Study finds the “direct wave” from black‑hole mergers does not reliably reveal horizon properties
The paper looks at a recently identified feature of black‑hole merger radiation called the direct wave. Earlier work suggested that the direct wave’s oscillation frequency and its decay rate are tied to properties of the remnant black hole’s horizon — specifically the horizon frequency (a number set by the remnant spin and horizon radius) and the surface gravity (a measure related to how strongly the horizon pulls on nearby radiation). The authors test that claim using numerical relativity gravitational‑wave strain data and find the connection is not reliable.
The researchers isolated the direct wave from simulated merger signals using so‑called rational filters, a frequency‑domain tool designed to remove the usual quasinormal modes (QNMs). QNMs are the characteristic ringing tones of a perturbed black hole. They focused on the dominant (2,2) mode of the wave and modeled the filtered signal as a damped sinusoid, allowing either a fixed complex frequency or a time‑dependent complex frequency.
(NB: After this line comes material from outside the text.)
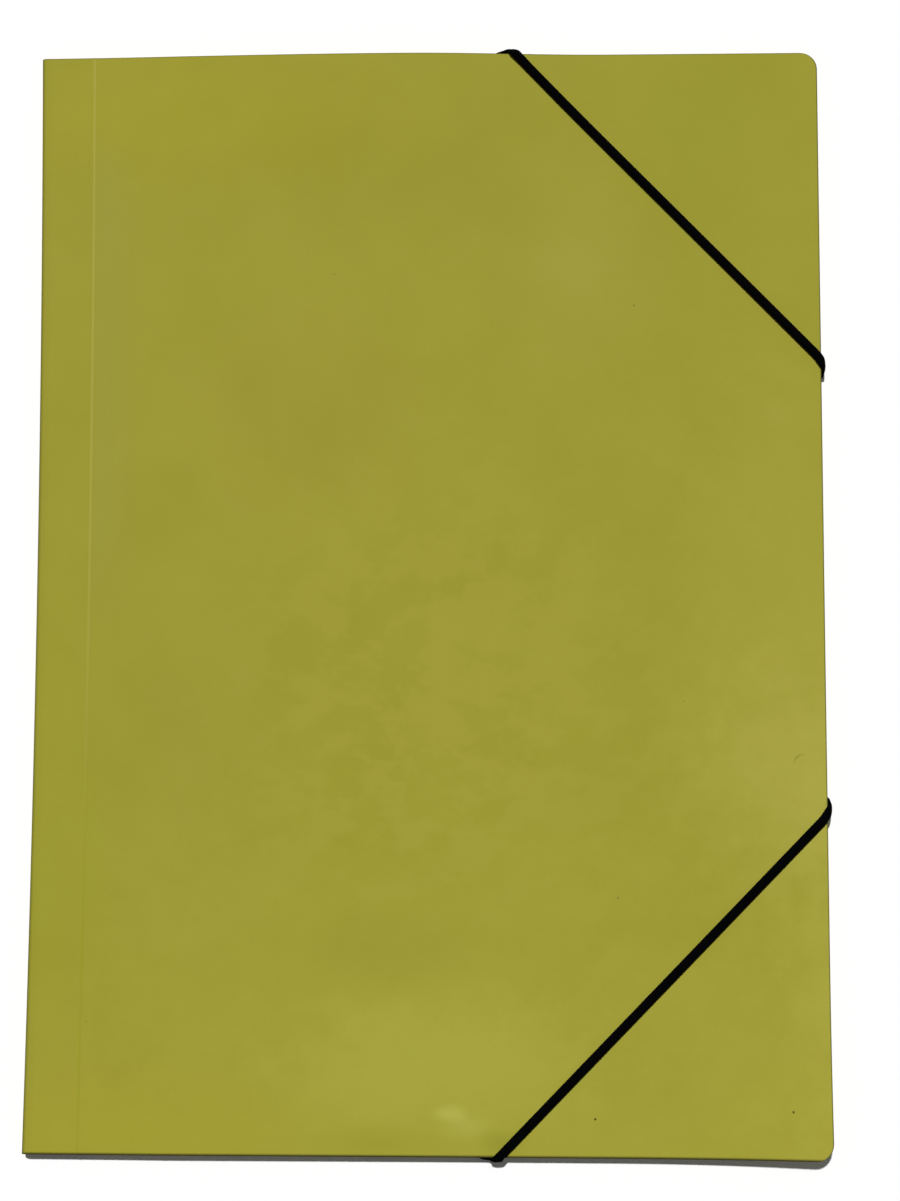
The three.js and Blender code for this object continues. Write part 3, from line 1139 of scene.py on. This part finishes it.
@dataclass(frozen=True)
class Scuff:
    """A short curved scuff: the part of a thin ring that lies in a soft spot.

    Fields:
        middle: of the ring, from the spine and the foot, in mm.
        radius: of the ring.
        line: from its line to where it starts to fade and to where it is gone.
        spot: middle of the spot, as the ring's is given.
        spot_reach: half-axes of the spot, in mm.
        colour: of the scuff.
        strength: of that colour.
    """

    middle: Pair = (223.6, 110.6)
    radius: float = 3.2 * MM
    line: Pair = (0.1 * MM, 0.45 * MM)
    spot: Pair = (221.2, 113.4)
    spot_reach: Pair = (3.4, 3.4)
    colour: Colour = linear(118, 114, 34)
    strength: float = 0.5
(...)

They compared the real part of that frequency to twice the horizon frequency and the imaginary part (which sets the damping time) to the surface gravity.
Across a set of non‑precessing, quasi‑circular simulations from the SXS catalog, the authors found that the direct‑wave instantaneous frequency is relatively steady in time but does not track the horizon frequency except by coincidence near a remnant spin of about χf ≈ 0.7. That coincidence explains why some earlier studies saw agreement for the event GW250114, whose remnant spin happens to lie near that value. The decay rate, by contrast, evolves significantly on short timescales. In other words, a single damped sinusoid with a fixed damping time is not a good model for the direct wave.
They also tested an evolving‑frequency model that was explicitly built from horizon properties. That model can follow the direct wave in some moderate‑spin cases, but it fails for high remnant spins. As an example, for a high‑spin simulation with χf ≈ 0.95 the horizon‑based evolving model predicts the wrong oscillation frequency and does not reproduce the rapid evolution of the damping rate seen in the numerical data.